The car park here was phenomenally big. Their former warehouse was run by Wincanton – employment, logistics, everything. While the Co-Op now run this one directly. Prior to its opening, another warehouse down in Bridgwater was closed, with the loss of many jobs. I often think about the people I barely knew for six-months and wonder, how many of them were able to retain a position within this new unit.
At the next roundabout, I would turn right on to the A403. I doubt Alfred would’ve ever walked this way.
Aside from the flytipping, this hadn’t been quite the suffocating experience I’d considered. Maybe it would have been different on a weekday. With the Second Severn Crossing in sight, my spirits began to lift.

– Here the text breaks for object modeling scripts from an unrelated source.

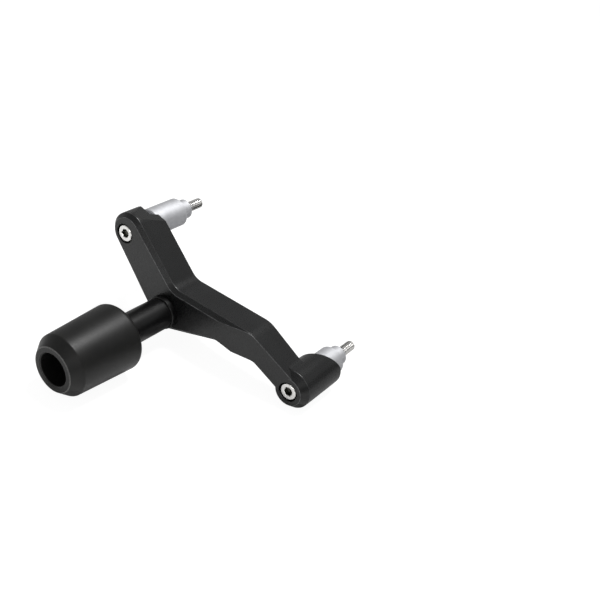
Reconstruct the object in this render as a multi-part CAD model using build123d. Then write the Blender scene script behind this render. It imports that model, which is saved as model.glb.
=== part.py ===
from build123d import *

import os
from math import asin, atan2, cos, degrees, hypot, radians, sin, tan

# Frame slider: a puck on a stem, carried by a two-armed bracket that two bolts hold to a motorcycle.
# Millimetres. +Y runs along the bolts towards the motorcycle, +Z is up and +X runs towards the
# lower bolt. The origin is on the upper bolt's axis, where its spacer seats on the motorcycle.

# Axes of the puck and the lower bolt, from the upper bolt's, all parallel to Y
puck_x, puck_z = 34.5, -53.5
lower_x, lower_z = 142.3, -88.5

# Bracket, along Y
bracket_rear_y = -30.5
bracket_depth = 26.0
boss_rear_y = -4.5
boss_middle_y = -9.8
boss_rear_lean = 31.0
lower_seat_depth = 7.4
upper_seat_depth = 7.5
front_slope = 6.3
front_bend_x = 52.3

# Bracket outline, seen along Y
hub_radius = 16.0
short_outer_offset = 13.0
short_end_offset = 14.5
short_end_radius = 14.5
short_inner_offset = 17.5
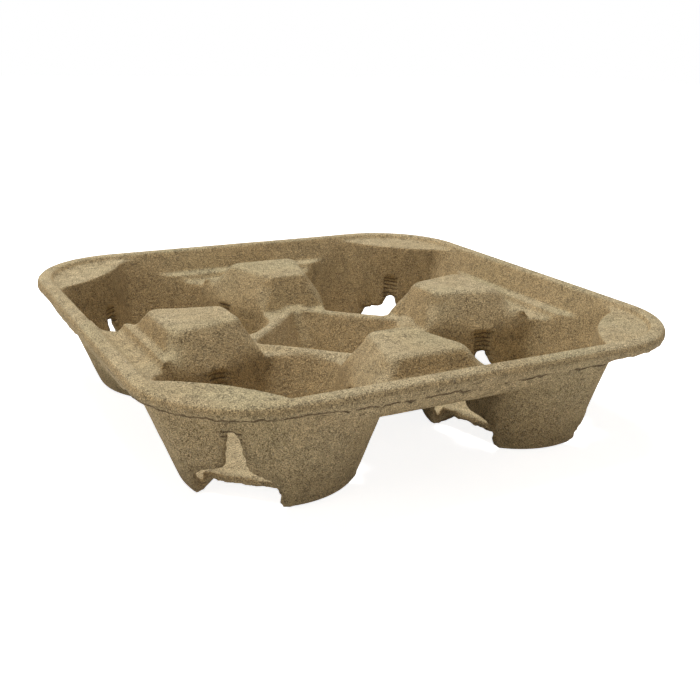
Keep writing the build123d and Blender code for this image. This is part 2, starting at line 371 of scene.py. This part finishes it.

Turning off the main road at its bend, I continued to cross a disused railway line, which was probably used as a short-distance line running goods to and from the docks.
While the wooden sleepers are rotting away, I imagine there’s some scrap value in the steel runners. With cordless angle grinders available these days, I’m surprised no-one’s already turned up to help themselves, after dumping their other load.
Soon after that, I arrived in Scotland…
…Or, not really.
Walking parallel to the existing railway line, which runs as far north as Severn Beach, from Bristol; I followed a wooded walkway, not unlike those experienced on some of my coastal walking.
A rather convenient set of steps helps you over this pipe, heading out to
sea the estuary… I hope it’s only carrying water. I certainly wouldn’t want it to burst while clambering over!
At the next bend in the road, I discovered perhaps the worst example of flytipping for this day.
How do people get away with this?! This is right on the bend of an A-road, next to an industrial area that operates 24-7… Add to that, the fact that materials like wood are quite easily recyclable.
I regret not filming this walk or poking around for personal details. I’ll have to head back, soon.
Just across the road from here is Seabank Power Station. Now, I didn’t know much about this at the time of passing but, I’ve just read that it’s a gas-fired plant. That doesn’t mean a lot to me but instantly, I believe it’s much less-hazardous than nuclear power. Cheaper to build and it can provide 1.6 million people with electricity.
I guess the only issue would be tapping in to the gas line.
On from that and veering away from the road once more, I noticed this stone, which may well be an historic boundary marker of some sort. I wonder what the ’71’ refers to?
I’d end up crossing the main railway line, where black spikes presumably immobilise any four-wheeled vehicles determined to squeeze through the kissing gate.
A lot of work would’ve gone in to installing these pipes. I wonder what comes out the other end?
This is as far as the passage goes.